The issue wasn't impact but a phenomenon called stress cracking. PC is susceptible to this when exposed to certain chemicals and constant stress. The part held up for six months, then developed hairline fractures out of nowhere. I'd spec'd the right material for strength but forgotten about the total operating environment. That cost us $1,200 in redo and a 2-week production delay.
The clear takeaway here is: For pure, non-chemical, high-impact environments like machine guards or safety glazing, PC is the choice. But if the environment includes even mild solvents or persistent stress, be very careful.
Dimension 2: Chemical & Environmental Resistance
Contrasting perspectives: Polyethylene is a champion here. It's one of the most chemically inert plastics you can buy. It resists acids, alkalis, and a huge range of solvents surprisingly well. This makes it a standard material for chemical storage tanks and lab equipment.
Polycarbonate, on the other hand, is chemically vulnerable. It will degrade rapidly in the presence of:
- Petroleum-based greases and oils
- Many aromatic solvents (toluene, xylene)
- Strong bases and acids
- Ammonia-based cleaners
The real-world miss I saw: In Q1 2024, I witnessed a colleague spec a polycarbonate sight glass on a piece of cleaning equipment that was using a diluted industrial degreaser. The engineer—a smart guy—pulled the tensile strength data first. The degreaser clouded the PC within three hours. It looked terrible. The total cost of the failure was about $450 for the replacement part plus an hour of downtime per day for three days while we scrambled.
Put another way: PE is the safe, boring, reliable choice for chemical environments. It's like ordering a well-documented Honeywell Teflon glove for handling solvents—you know it's not going to fail you. PC is the exciting, strong, but fragile alternative in this dimension.

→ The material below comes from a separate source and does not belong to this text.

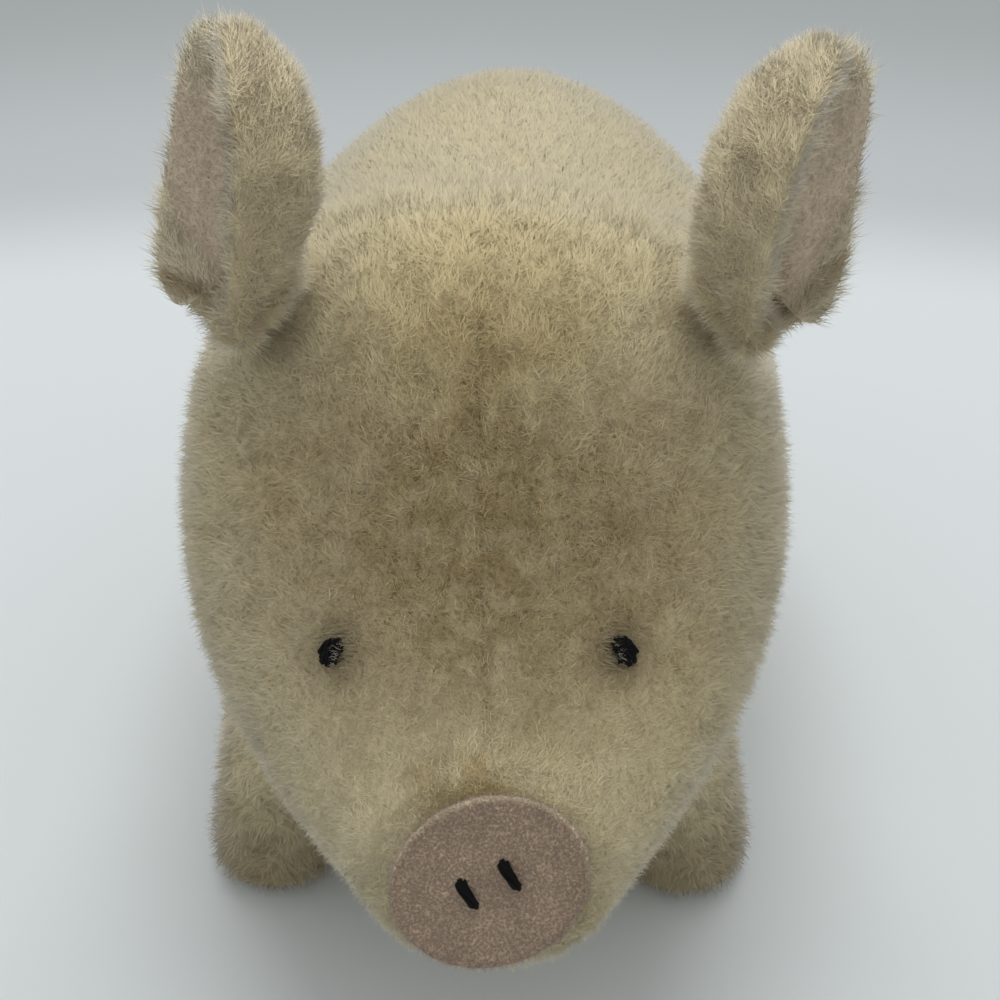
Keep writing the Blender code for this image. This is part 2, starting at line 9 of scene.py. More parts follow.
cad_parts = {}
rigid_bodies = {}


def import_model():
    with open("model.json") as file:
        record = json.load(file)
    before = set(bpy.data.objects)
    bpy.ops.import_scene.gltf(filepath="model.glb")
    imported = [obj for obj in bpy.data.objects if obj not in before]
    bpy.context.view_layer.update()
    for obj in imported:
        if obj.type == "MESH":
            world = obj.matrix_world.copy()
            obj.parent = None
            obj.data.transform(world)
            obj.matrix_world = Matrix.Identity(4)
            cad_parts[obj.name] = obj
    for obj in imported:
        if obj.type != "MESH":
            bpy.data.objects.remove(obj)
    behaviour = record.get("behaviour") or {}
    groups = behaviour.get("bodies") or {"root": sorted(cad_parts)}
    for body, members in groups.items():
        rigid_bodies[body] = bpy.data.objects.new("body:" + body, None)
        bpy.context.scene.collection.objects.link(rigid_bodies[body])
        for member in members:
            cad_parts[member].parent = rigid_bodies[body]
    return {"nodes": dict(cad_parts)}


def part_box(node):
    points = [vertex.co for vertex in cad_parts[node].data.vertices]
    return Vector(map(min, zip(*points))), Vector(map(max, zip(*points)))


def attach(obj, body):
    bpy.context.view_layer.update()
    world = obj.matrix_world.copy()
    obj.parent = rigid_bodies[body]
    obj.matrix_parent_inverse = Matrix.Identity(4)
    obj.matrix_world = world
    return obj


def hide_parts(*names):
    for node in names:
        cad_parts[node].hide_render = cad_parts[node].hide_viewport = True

Dimension 3: Thermal Performance & Regulatory Compliance
Head-to-head specs:
- Polycarbonate: Continuous service temperature around 260°F (127°C). Has excellent dimensional stability and is inherently flame-retardant. It's widely used in electrical enclosures because of this.
- Polyethylene: Continuous service temperature is much lower—typically around 180°F (82°C) for HDPE, and lower for LDPE. It will soften and deform at elevated temperatures.
The unexpected turn: You'd think PC wins this handily. And in terms of raw temperature resistance, it does. But here's the nuance I learned the hard way: PC has a high coefficient of thermal expansion. On a large-format sheet (e.g., a 4x8 foot part), a temperature change of 50°F can cause the part to expand or contract by more than 1/8 of an inch. If you don't design for this, you'll get buckling or stress on the mounting points.
Polyethylene, while having a lower max temp, is more dimensionally stable over its operating range. It also doesn't have the same sharp drop-off at its upper limit; it just gets softer more gradually.
So my advice? For applications near heat sources or requiring fire safety rating (e.g., electrical components, HVAC covers), PC is still the right call. But for a large outdoor part in a fluctuating climate, I'd actually lean toward a well-designed PE part.
Dimension 4: Cost & Total Value (The 'Value Over Price' View)
Upfront cost: Polyethylene is cheaper. A sheet of 1/4-inch polycarbonate can be 2-3x the price of a comparable HDPE sheet. On a larger order, that gap is significant.
But the real cost conversation is different: I've already mentioned the hidden costs. Let me summarize them:
- The PC premium is only worth it if the application demands its strength or thermal properties. If you're using PC in a low-stress, chemical-exposed environment, you're paying 3x more for a material that will fail faster than the cheaper PE.
- The PE budget option can be a trap when strength is critical. A $70 sheet of PE that shatters after one drop is not a savings. It's a $70 down payment on a $1,500 problem.
From my experience managing around 50 material-related projects over the last four years, the lowest quote has cost us more in about 40% of those cases. The 'budget vendor' choice looked smart until we saw the quality. The cost wasn't in the sheet price; it was in the rework, the shipping, and the client embarrassment.
For a high-volume, non-critical part (like a simple jig or a shipping tray), PE is the value champion. For a single, high-stakes part where failure is a major expense, I'm choosing PC.
My Final Advice: Make the Choice Based on the Scenario
I don't believe in saying one material is universally 'better.' It depends entirely on what you're building. If I had to narrow it down to a simple decision tree:
Choose Polycarbonate (PC) when:
- You need high impact strength (safety glazing, machine guards).
- The application requires a fire rating (UL 94 V-0 or V-2).
- You need optical clarity.
- And you can guarantee a low-chemical environment.
Choose Polyethylene (PE) when:
- Chemical resistance is the top priority (tanks, liners, labware).
- The part will see large temperature swings.
- Cost per unit is a major factor on a non-critical part.
- You don't need extreme load-bearing properties.
I once ignored this framework and chose PE for a high-impact application thinking it would save money. So glad I actually reviewed my checklist before processing that order. I almost clicked 'buy' on a 200-piece order of HDPE hooks, which would have been a disaster.
Dodged a bullet when I re-checked the spec. We went with an alternative—or rather, we went with a reinforced polycarbonate. It was the right call.
Hopefully, this saves you from making the same mistakes I did.